NVIDIA Vera is a data center CPU built specifically for agentic AI and reinforcement learning workloads. It is designed for code execution, tool use, sandboxing, analytics, and orchestration tasks that sit around the model but drive most of the logic in multi-step agents. By delivering faster task completion than traditional x86 servers and pairing tightly with NVIDIA GPUs, Vera helps reduce CPU bottlenecks in AI factories so agents can plan, act, and iterate at scale.

The NVIDIA Vera Rubin platform is a pod-scale system rather than a collection of standalone GPU servers. It combines Vera CPUs, Rubin GPUs, high-speed interconnects, DPUs, and Ethernet switches into multiple purpose-built racks that are designed, tested, and operated as one AI supercomputer. By treating the rack as the basic building block—rather than an individual server—Vera Rubin can deliver higher internal bandwidth, more predictable power and cooling, and more consistent performance for large-scale reasoning workloads.

NVIDIA uses the term AI factory to describe specialized infrastructure that manages the entire AI life cycle, from data ingestion and training to inference and continuous improvement. In this model, the “product” is intelligence measured in tokens, recommendations, or actions, not just FLOPs. Vera Rubin is NVIDIA’s reference implementation of an AI factory for the agentic era: a tightly integrated stack of compute, storage, networking, power, cooling, and orchestration software that is delivered as a pod-scale platform.

NVIDIA is explicit that Vera Rubin is designed around power budgets and “tokens per watt,” not only peak benchmark numbers. The Vera Rubin DSX AI factory reference design, along with Max‑Q and Flex tools, focuses on maximizing usable computing output and token performance within fixed power envelopes. That means the platform is meant to help teams plan AI capacity around real-world energy and facility constraints, making it easier to scale agentic workloads without overbuilding data center infrastructure.

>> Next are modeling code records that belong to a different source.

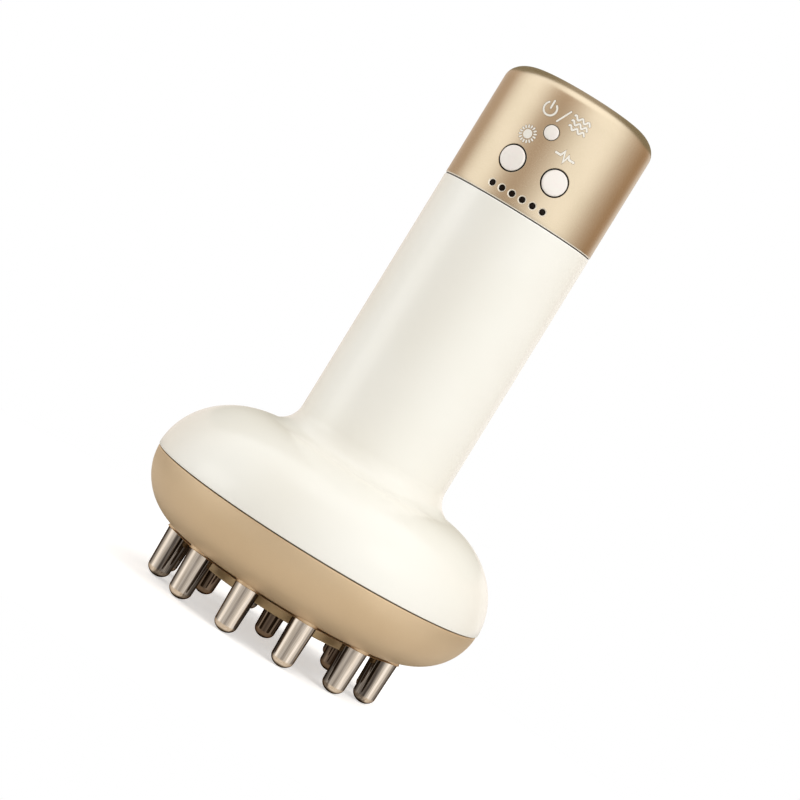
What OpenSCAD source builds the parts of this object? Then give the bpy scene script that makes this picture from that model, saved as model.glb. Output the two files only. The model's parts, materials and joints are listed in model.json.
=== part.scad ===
// Handheld body massager, standing on the tips of its outer rods.
// Z runs up through the grip, the buttons face -Y, and Z = 0 is where the rods touch the table.
// Angles round the grip count from the front, towards +X.

/* [Grip and bell] */
// Outside diameter of the grip and of the cap
handle_d = 43; // [42:0.5:46]
// Wall of the cream moulding
shell_wall = 2.4; // [2:0.1:2.7]
// Height of the cream moulding, from the head's seam to the cap's seam
shell_h = 97; // [94:1:115]
// Widest diameter of the bell, at the head's seam
head_d = 95.5; // [94:0.5:104]
// Height of the bell's shoulder above the head's seam
crown_h = 21; // [20:0.5:23]
// How far the shoulder's crown lies outside the grip
crown_inset = 2.5; // [1.5:0.5:4]
// Radius of the hollow between grip and bell
neck_r = 6.5; // [5:0.5:8]

/* [Base] */
// Depth of the tan base below the head's seam
base_depth = 16.2; // [16:0.1:18]
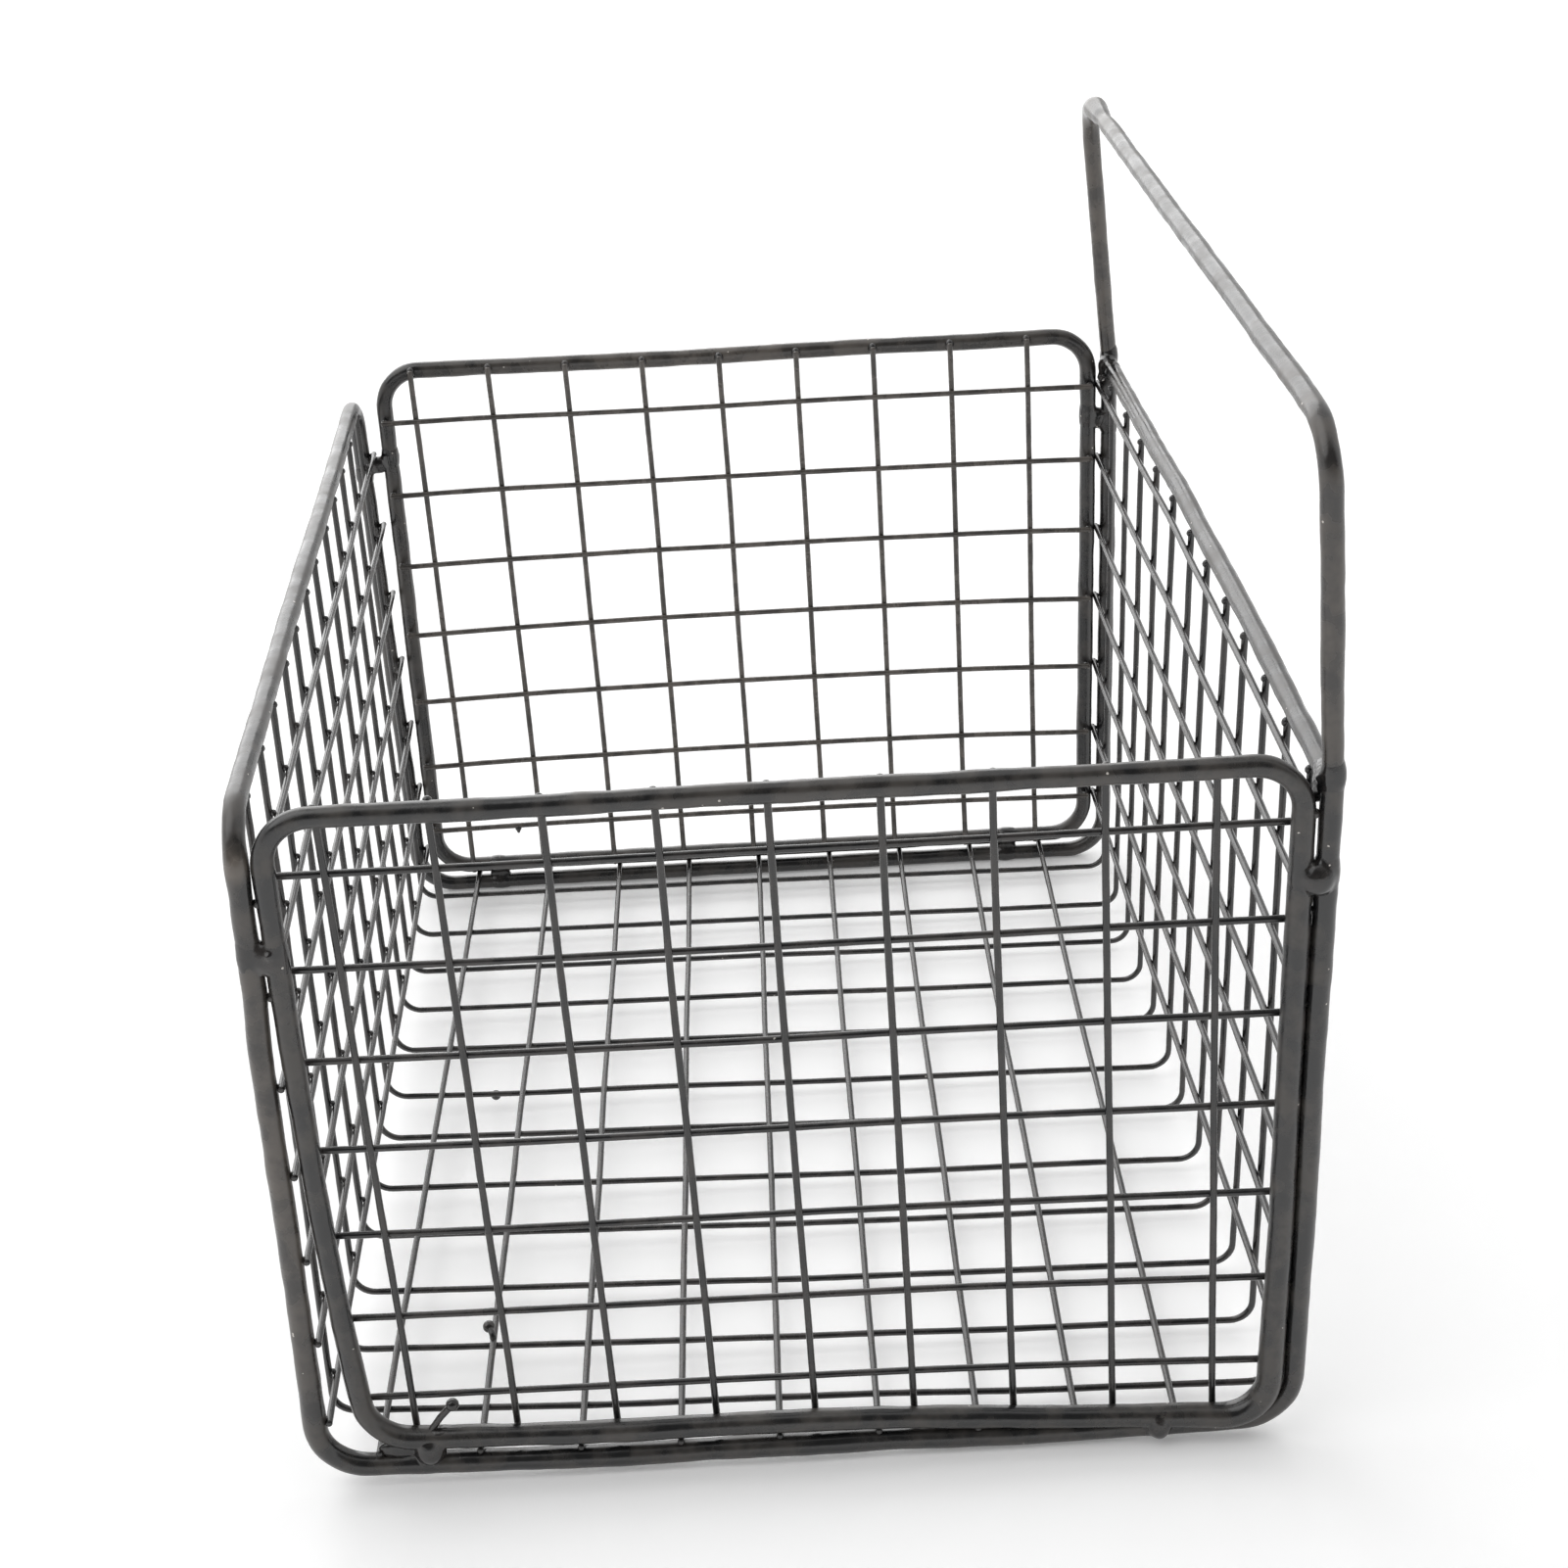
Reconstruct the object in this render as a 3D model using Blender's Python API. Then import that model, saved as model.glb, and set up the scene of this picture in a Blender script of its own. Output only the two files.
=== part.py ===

Enterprise teams should look at Vera Rubin and Vera through both a technical and strategic lens. On the technical side, key questions include how a Vera-based AI factory fits with existing x86 fleets, cloud commitments, networking standards, and internal MLOps tooling. On the strategic side, leaders need to weigh power budgets, facility readiness, and the implications of aligning closely with a single full-stack vendor. Mapping NVIDIA’s AI factory model against internal goals for flexibility, risk, and long-term cost can help determine whether Vera Rubin becomes a core platform or one of several pillars in the organization’s AI roadmap.